Write each record again exactly as it stands.

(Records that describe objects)
-- begin --
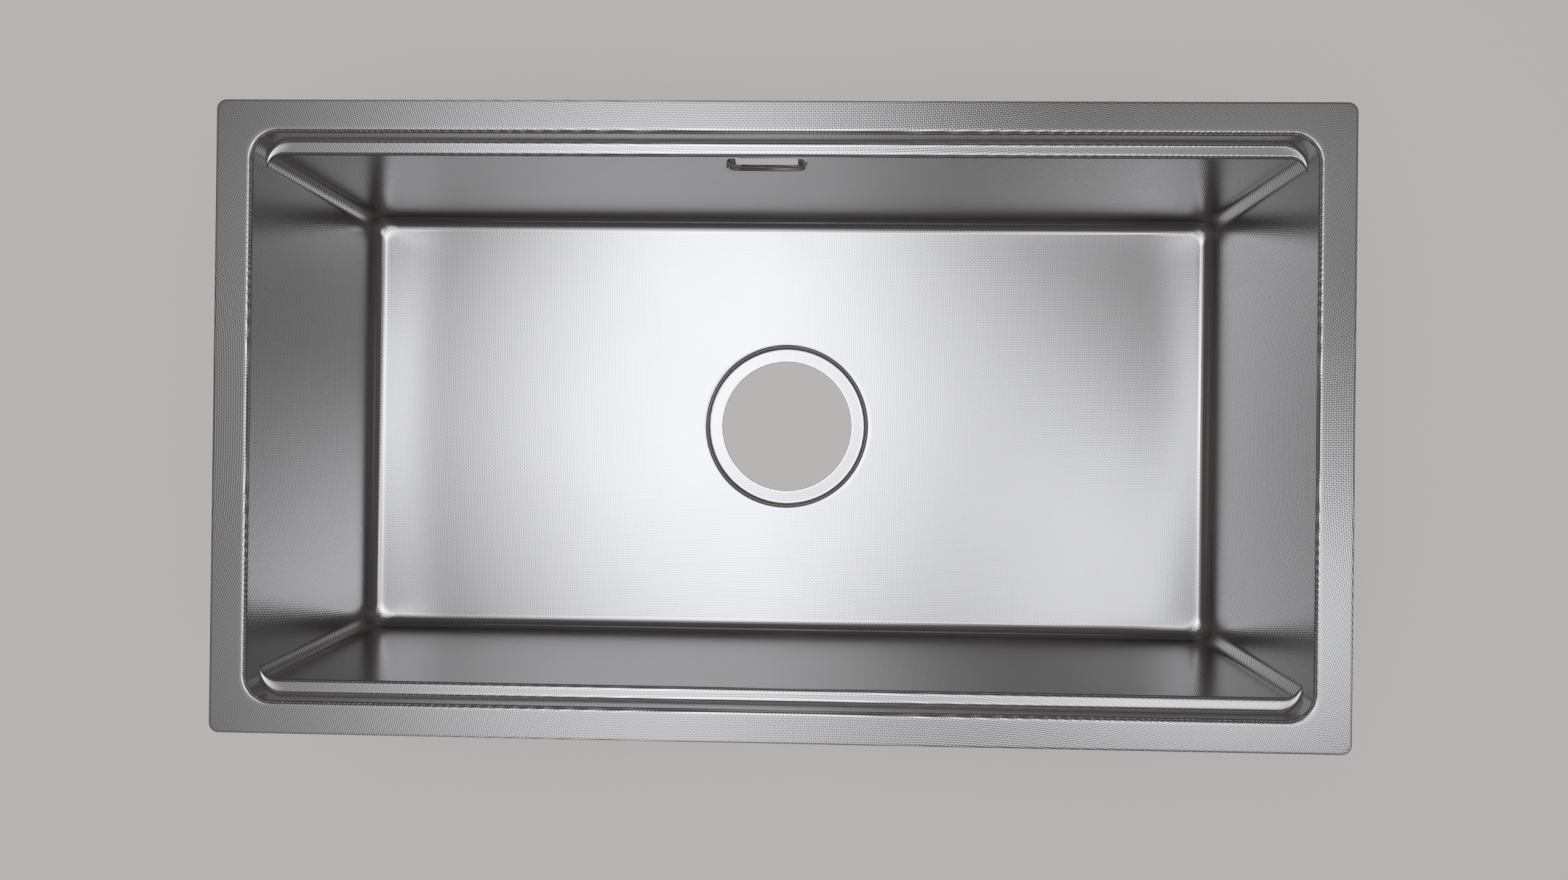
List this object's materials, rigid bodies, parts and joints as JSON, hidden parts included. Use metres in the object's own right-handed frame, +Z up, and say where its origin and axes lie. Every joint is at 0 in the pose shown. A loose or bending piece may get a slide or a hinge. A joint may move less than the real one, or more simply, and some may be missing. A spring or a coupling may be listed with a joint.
{
  "type": "undermount kitchen sink bowl",
  "caption": "Single-bowl rectangular undermount sink pressed from embossed steel, with a ledge along front and back, an overflow slot, a large waste recess and rubber deadening pads outside.",
  "frame": {"origin": "middle of the flat underside of the waste recess, which is the lowest face and lies under the middle of the bowl", "axes": "+X to the user's right along the longer side, +Y to the back wall that has the overflow, +Z up out of the bowl's mouth"},
  "size_m": [0.8, 0.45, 0.2312],
  "materials": {
    "embossed_steel": "bright steel sheet embossed all over with a fine staggered pattern of rounded bumps, smooth only on the overflow seat",
    "deadening_rubber": "matt charcoal self-adhesive rubber sheet"
  },
  "bodies": {
    "root": {"basin": "embossed_steel", "base_pad_front_left": "deadening_rubber", "base_pad_front_right": "deadening_rubber", "base_pad_rear_left": "deadening_rubber", "base_pad_rear_right": "deadening_rubber", "front_wall_pad_left": "deadening_rubber", "front_wall_pad_right": "deadening_rubber", "rear_wall_pad_left": "deadening_rubber", "rear_wall_pad_right": "deadening_rubber", "left_wall_pad": "deadening_rubber", "right_wall_pad": "deadening_rubber"}
  },
  "joints": []
}
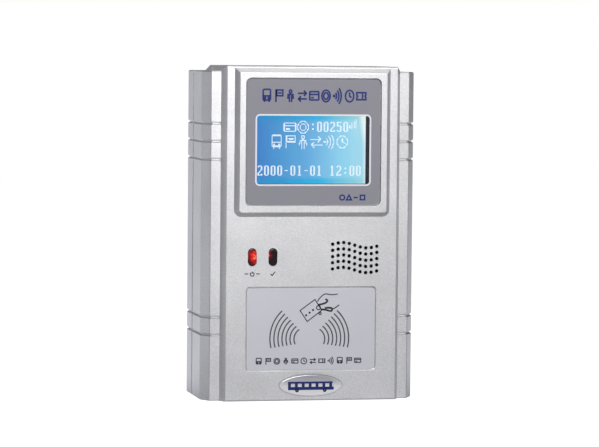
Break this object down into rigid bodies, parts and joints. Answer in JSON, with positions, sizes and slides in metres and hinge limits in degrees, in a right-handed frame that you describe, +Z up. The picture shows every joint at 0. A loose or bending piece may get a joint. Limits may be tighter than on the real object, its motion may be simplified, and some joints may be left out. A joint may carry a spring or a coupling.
{
  "type": "bus fare box",
  "caption": "Wall- or pole-mounted contactless bus fare reader: silver two-shell case, backlit display, indicator lamps, speaker grille, card area and rear service door.",
  "frame": {"origin": "centre of the flat base, midway between the display frame's front and the flat back", "axes": "+Z up, front face towards -Y, +X to the right of a person facing it"},
  "size_m": [0.132, 0.064, 0.203],
  "materials": {
    "silver_paint": "moulded ABS under satin silver paint, fine metallic grain",
    "black_rubber": "soft black rubber",
    "grey_overlay": "fine-textured printed polycarbonate",
    "clear_window": "clear polished polycarbonate",
    "black_foam": "matt black foam",
    "black_steel": "black oxide pressed steel",
    "display_cell": "blue backlit liquid crystal cell",
    "white_diffuser": "white moulded light guide",
    "green_board": "solder-masked glass epoxy",
    "zinc_steel": "bright zinc plate",
    "chip_black": "moulded epoxy",
    "red_led": "lit red resin",
    "red_led_off": "unlit red resin",
    "red_lens_lit": "translucent red acrylic, lit from behind",
    "red_lens_dark": "translucent red acrylic, unlit",
    "card_label": "fine-textured printed polycarbonate",
    "badge_chrome": "bright domed badge",
    "black_gauze": "fine woven dust gauze",
    "ferrite": "sintered ferrite",
    "paper_cone": "pressed paper pulp",
    "copper": "bare copper",
    "bright_can": "drawn bright steel can",
    "capacitor_sleeve": "shrink sleeve",
    "header_white": "moulded nylon",
    "socket_black": "moulded glass-filled nylon",
    "tray_yellow": "moulded nylon",
    "card_white": "card stock",
    "button_red": "moulded button",
    "nickel": "nickel plate",
    "brass": "turned brass",
    "lock_chrome": "polished chrome plate",
    "ribbon_grey": "flat ribbon cable",
    "lead_black": "flexible insulation"
  },
  "bodies": {
    "housing": {"antenna_board": "green_board", "antenna_coil": "copper", "badge": "badge_chrome", "battery_holder": "socket_black", "board_chips": "chip_black", "board_headers": "header_white", "board_leads": "lead_black", "buzzer": "chip_black", "capacitors": "capacitor_sleeve", "card_area_label": "card_label", "case_screws": "zinc_steel", "coin_cell": "bright_can", "crystals": "bright_can", "data_jackscrews": "nickel", "data_socket": "nickel", "data_socket_core": "socket_black", "display_lens": "clear_window", "display_ribbon": "ribbon_grey", "display_shroud": "black_foam", "door_hinge_pin": "zinc_steel", "front_shell": "silver_paint", "lcd_backlight": "white_diffuser", "lcd_bezel": "black_steel", "lcd_board": "green_board", "lcd_glass": "display_cell", "led_board": "green_board", "main_board": "green_board", "main_board_screws": "zinc_steel", "mounting_inserts": "brass", "ok_led": "red_led_off", "ok_lens": "red_lens_dark", "overlay_panel": "grey_overlay", "power_coil": "ferrite", "power_inlet": "nickel", "power_inlet_nut": "nickel", "power_inlet_pins": "brass", "power_led": "red_led", "power_lens": "red_lens_lit", "rear_shell": "silver_paint", "reset_switch": "socket_black", "sam_socket": "socket_black", "shell_gasket": "black_rubber", "small_board_screws": "zinc_steel", "speaker_basket": "zinc_steel", "speaker_gauze": "black_gauze", "speaker_magnet": "ferrite", "speaker_screws": "zinc_steel", "speaker_surround": "black_rubber", "speaker_yoke": "zinc_steel"},
    "door": {"service_door": "silver_paint", "lock_barrel": "lock_chrome", "lock_nut": "nickel"},
    "lock": {"lock_plug": "lock_chrome", "lock_cam": "zinc_steel"},
    "tray": {"sam_tray": "tray_yellow", "sam_card": "card_white"},
    "button": {"reset_button": "button_red"},
    "cone": {"speaker_cone": "paper_cone", "voice_coil": "copper"}
  },
  "joints": [
    {"name": "service_door_hinge", "type": "hinge", "parent": "housing", "child": "door", "pos_m": [-0.034, 0.03, 0.059], "axis": [0, 0, 1], "range_deg": [0, 100]},
    {"name": "door_lock_turn", "type": "hinge", "parent": "door", "child": "lock", "pos_m": [0.024, 0.031, 0.059], "axis": [0, 1, 0], "range_deg": [0, 90]},
    {"name": "sam_tray_slide", "type": "slide", "parent": "housing", "child": "tray", "axis": [1, 0, 0], "range_m": [0, 0.018]},
    {"name": "reset_button_press", "type": "slide", "parent": "housing", "child": "button", "axis": [0, -1, 0], "range_m": [0, 0.0004], "stiffness_N_per_m": 600},
    {"name": "speaker_cone_travel", "type": "slide", "parent": "housing", "child": "cone", "axis": [0, 1, 0], "range_m": [-0.0005, 0.0005], "stiffness_N_per_m": 900}
  ]
}
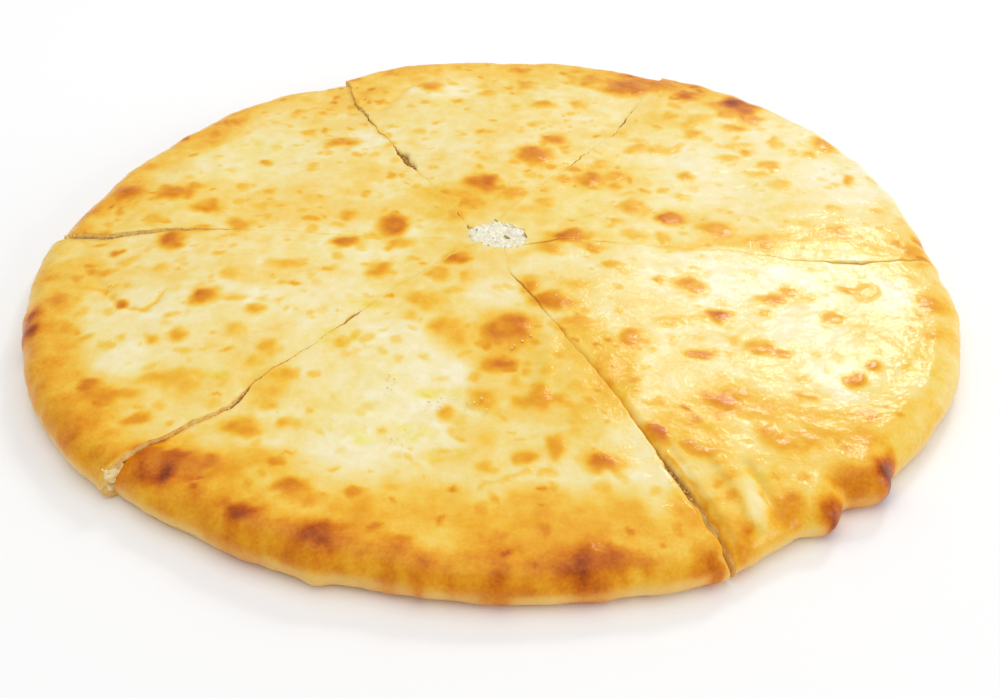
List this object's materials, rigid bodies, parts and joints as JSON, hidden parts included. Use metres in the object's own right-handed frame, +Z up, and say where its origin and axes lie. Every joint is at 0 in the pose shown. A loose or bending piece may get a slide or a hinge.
-- end --
### Response to the exercise
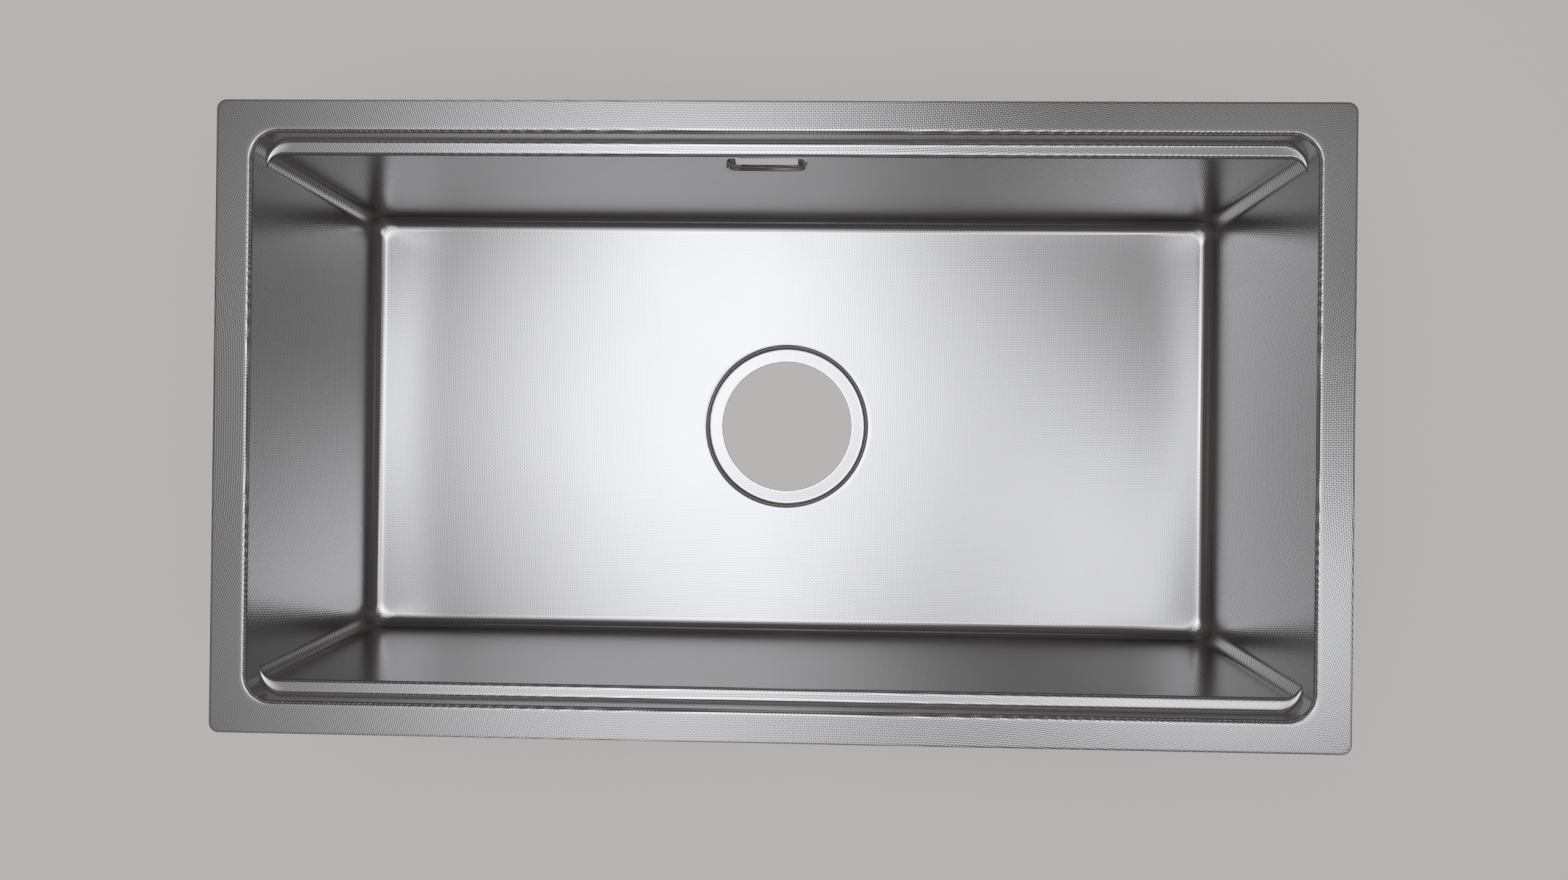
List this object's materials, rigid bodies, parts and joints as JSON, hidden parts included. Use metres in the object's own right-handed frame, +Z up, and say where its origin and axes lie. Every joint is at 0 in the pose shown. A loose or bending piece may get a slide or a hinge. A joint may move less than the real one, or more simply, and some may be missing. A spring or a coupling may be listed with a joint.
{
  "type": "undermount kitchen sink bowl",
  "caption": "Single-bowl rectangular undermount sink pressed from embossed steel, with a ledge along front and back, an overflow slot, a large waste recess and rubber deadening pads outside.",
  "frame": {"origin": "middle of the flat underside of the waste recess, which is the lowest face and lies under the middle of the bowl", "axes": "+X to the user's right along the longer side, +Y to the back wall that has the overflow, +Z up out of the bowl's mouth"},
  "size_m": [0.8, 0.45, 0.2312],
  "materials": {
    "embossed_steel": "bright steel sheet embossed all over with a fine staggered pattern of rounded bumps, smooth only on the overflow seat",
    "deadening_rubber": "matt charcoal self-adhesive rubber sheet"
  },
  "bodies": {
    "root": {"basin": "embossed_steel", "base_pad_front_left": "deadening_rubber", "base_pad_front_right": "deadening_rubber", "base_pad_rear_left": "deadening_rubber", "base_pad_rear_right": "deadening_rubber", "front_wall_pad_left": "deadening_rubber", "front_wall_pad_right": "deadening_rubber", "rear_wall_pad_left": "deadening_rubber", "rear_wall_pad_right": "deadening_rubber", "left_wall_pad": "deadening_rubber", "right_wall_pad": "deadening_rubber"}
  },
  "joints": []
}
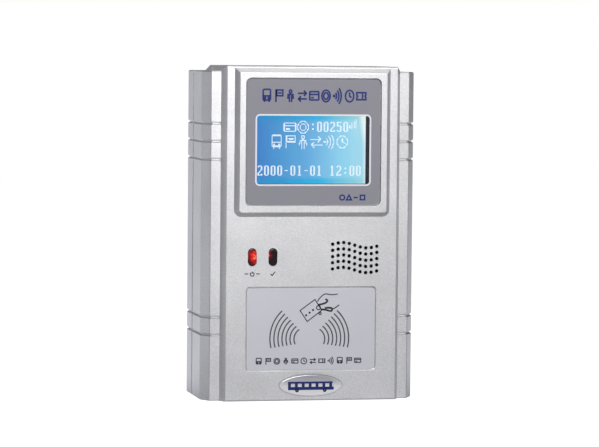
Break this object down into rigid bodies, parts and joints. Answer in JSON, with positions, sizes and slides in metres and hinge limits in degrees, in a right-handed frame that you describe, +Z up. The picture shows every joint at 0. A loose or bending piece may get a joint. Limits may be tighter than on the real object, its motion may be simplified, and some joints may be left out. A joint may carry a spring or a coupling.
{
  "type": "bus fare box",
  "caption": "Wall- or pole-mounted contactless bus fare reader: silver two-shell case, backlit display, indicator lamps, speaker grille, card area and rear service door.",
  "frame": {"origin": "centre of the flat base, midway between the display frame's front and the flat back", "axes": "+Z up, front face towards -Y, +X to the right of a person facing it"},
  "size_m": [0.132, 0.064, 0.203],
  "materials": {
    "silver_paint": "moulded ABS under satin silver paint, fine metallic grain",
    "black_rubber": "soft black rubber",
    "grey_overlay": "fine-textured printed polycarbonate",
    "clear_window": "clear polished polycarbonate",
    "black_foam": "matt black foam",
    "black_steel": "black oxide pressed steel",
    "display_cell": "blue backlit liquid crystal cell",
    "white_diffuser": "white moulded light guide",
    "green_board": "solder-masked glass epoxy",
    "zinc_steel": "bright zinc plate",
    "chip_black": "moulded epoxy",
    "red_led": "lit red resin",
    "red_led_off": "unlit red resin",
    "red_lens_lit": "translucent red acrylic, lit from behind",
    "red_lens_dark": "translucent red acrylic, unlit",
    "card_label": "fine-textured printed polycarbonate",
    "badge_chrome": "bright domed badge",
    "black_gauze": "fine woven dust gauze",
    "ferrite": "sintered ferrite",
    "paper_cone": "pressed paper pulp",
    "copper": "bare copper",
    "bright_can": "drawn bright steel can",
    "capacitor_sleeve": "shrink sleeve",
    "header_white": "moulded nylon",
    "socket_black": "moulded glass-filled nylon",
    "tray_yellow": "moulded nylon",
    "card_white": "card stock",
    "button_red": "moulded button",
    "nickel": "nickel plate",
    "brass": "turned brass",
    "lock_chrome": "polished chrome plate",
    "ribbon_grey": "flat ribbon cable",
    "lead_black": "flexible insulation"
  },
  "bodies": {
    "housing": {"antenna_board": "green_board", "antenna_coil": "copper", "badge": "badge_chrome", "battery_holder": "socket_black", "board_chips": "chip_black", "board_headers": "header_white", "board_leads": "lead_black", "buzzer": "chip_black", "capacitors": "capacitor_sleeve", "card_area_label": "card_label", "case_screws": "zinc_steel", "coin_cell": "bright_can", "crystals": "bright_can", "data_jackscrews": "nickel", "data_socket": "nickel", "data_socket_core": "socket_black", "display_lens": "clear_window", "display_ribbon": "ribbon_grey", "display_shroud": "black_foam", "door_hinge_pin": "zinc_steel", "front_shell": "silver_paint", "lcd_backlight": "white_diffuser", "lcd_bezel": "black_steel", "lcd_board": "green_board", "lcd_glass": "display_cell", "led_board": "green_board", "main_board": "green_board", "main_board_screws": "zinc_steel", "mounting_inserts": "brass", "ok_led": "red_led_off", "ok_lens": "red_lens_dark", "overlay_panel": "grey_overlay", "power_coil": "ferrite", "power_inlet": "nickel", "power_inlet_nut": "nickel", "power_inlet_pins": "brass", "power_led": "red_led", "power_lens": "red_lens_lit", "rear_shell": "silver_paint", "reset_switch": "socket_black", "sam_socket": "socket_black", "shell_gasket": "black_rubber", "small_board_screws": "zinc_steel", "speaker_basket": "zinc_steel", "speaker_gauze": "black_gauze", "speaker_magnet": "ferrite", "speaker_screws": "zinc_steel", "speaker_surround": "black_rubber", "speaker_yoke": "zinc_steel"},
    "door": {"service_door": "silver_paint", "lock_barrel": "lock_chrome", "lock_nut": "nickel"},
    "lock": {"lock_plug": "lock_chrome", "lock_cam": "zinc_steel"},
    "tray": {"sam_tray": "tray_yellow", "sam_card": "card_white"},
    "button": {"reset_button": "button_red"},
    "cone": {"speaker_cone": "paper_cone", "voice_coil": "copper"}
  },
  "joints": [
    {"name": "service_door_hinge", "type": "hinge", "parent": "housing", "child": "door", "pos_m": [-0.034, 0.03, 0.059], "axis": [0, 0, 1], "range_deg": [0, 100]},
    {"name": "door_lock_turn", "type": "hinge", "parent": "door", "child": "lock", "pos_m": [0.024, 0.031, 0.059], "axis": [0, 1, 0], "range_deg": [0, 90]},
    {"name": "sam_tray_slide", "type": "slide", "parent": "housing", "child": "tray", "axis": [1, 0, 0], "range_m": [0, 0.018]},
    {"name": "reset_button_press", "type": "slide", "parent": "housing", "child": "button", "axis": [0, -1, 0], "range_m": [0, 0.0004], "stiffness_N_per_m": 600},
    {"name": "speaker_cone_travel", "type": "slide", "parent": "housing", "child": "cone", "axis": [0, 1, 0], "range_m": [-0.0005, 0.0005], "stiffness_N_per_m": 900}
  ]
}
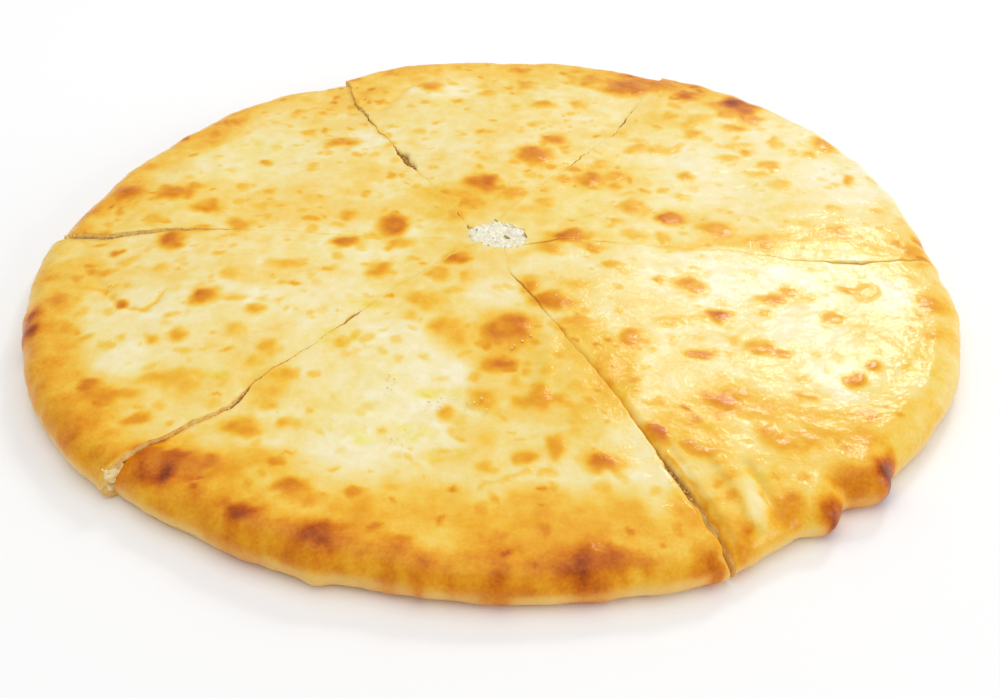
List this object's materials, rigid bodies, parts and joints as JSON, hidden parts included. Use metres in the object's own right-handed frame, +Z up, and say where its origin and axes lie. Every joint is at 0 in the pose shown. A loose or bending piece may get a slide or a hinge.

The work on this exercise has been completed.